Jalan Berliku Menuju Negara Palestina Merdeka dan Berdaulat

Publish

1 October 2025

Suara Muhammadiyah

Penulis

0
361
Foto Istimewa

Foto Istimewa

JAKARTA, Suara Muhammadiyah – Konflik Israel-Palestina yang telah berlangsung puluhan tahun terus mencari bentuk penyelesaiannya. Salah satu solusi yang paling banyak diperbincangkan di forum internasional adalah “Solusi Dua Negara” atau Two-State Solution. Namun, jalan menuju solusi ini ternyata dipenuhi dengan benturan kepentingan dan perbedaan pendapat yang tajam, tidak hanya antara pihak Israel dan Palestina, tetapi juga di dalam tubuh bangsa Palestina sendiri dan dunia Islam secara luas.

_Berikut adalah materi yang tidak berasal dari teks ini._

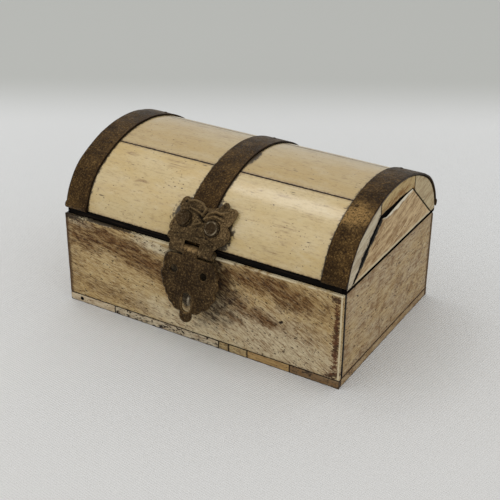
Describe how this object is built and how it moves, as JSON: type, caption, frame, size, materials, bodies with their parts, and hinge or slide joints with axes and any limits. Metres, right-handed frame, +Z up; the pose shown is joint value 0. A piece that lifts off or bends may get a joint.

Hal ini diungkapkan oleh Hajriyanto Y Thohari, Duta Besar Luar Biasa dan Berkuasa Penuh (LBBP) RI untuk Lebanon di Beirut untuk periode 2019-2025, terkait “Solusi Dua Negara” yang pada dasarnya adalah penyelesaian damai dengan membagi wilayah Palestina menjadi dua negara yang berdampingan, yaitu Negara Palestina dan Negara Israel. “Alhasil tanah Palestina sekarang ini akan dibagi menjadi dua,” ujarnya kepada Suara Muhammadiyah, Senin (29/9).

Namun, implementasinya tidak sederhana. Hajriyanto menjelaskan bahwa bangsa Palestina sendiri belum bersatu dalam menyikapi solusi ini. Kelompok Hamas, misalnya, cenderung menolak. “Hamas ingin one state solution (satu negara). Tidak mungkin berkompromi dengan perampok dan penjajah. Negara Israel harus bubar,” jelasnya, mengutip pandangan kelompok tersebut.

Di sisi lain, Otoritas Palestina yang ditulang punggungi oleh Partai Fatah pimpinan Presiden Mahmoud Abbas, menyetujui solusi dua negara. Begitu pula dengan mendiang pemimpin Yasser Arafat. Kelompok ini memilih jalur diplomasi dan perundingan damai, serta menerima pembagian wilayah berdasarkan batas-batas sebelum Perang 1967.

Sayangnya, pihak Israel juga tidak menerima konsep ini. “Israel sampai hari ini juga menolak pembagian dua negara ini. Israel hanya ingin satu negara, yaitu negara Israel saja,” tegas Hajriyanto. Bagi Israel, terutama kelompok garis keras, tidak ada tempat bagi Negara Palestina.

Dukungan Internasional dan Peta Dukungan Dunia Islam

Meski ditolak Israel, solusi dua negara justru didukung oleh Perserikatan Bangsa-Bangsa (PBB) dan 142 negara di dunia. Dukungan juga datang dari sejumlah negara Arab dan Islam.

“Negara-negara Arab juga ada yang setuju ada yang menolak. Tetapi kebanyakan negara Arab menyetujuinya, seperti UEA, Bahrain, Mesir, Yordania, Maroko, dan Sudan. Saya rasa Saudi, Kuwait, Oman, Qatar, juga akan setuju,” papar Dewan Pakar Lembaga Kajian dan Kemitraan Strategis PP Muhammadiyah itu.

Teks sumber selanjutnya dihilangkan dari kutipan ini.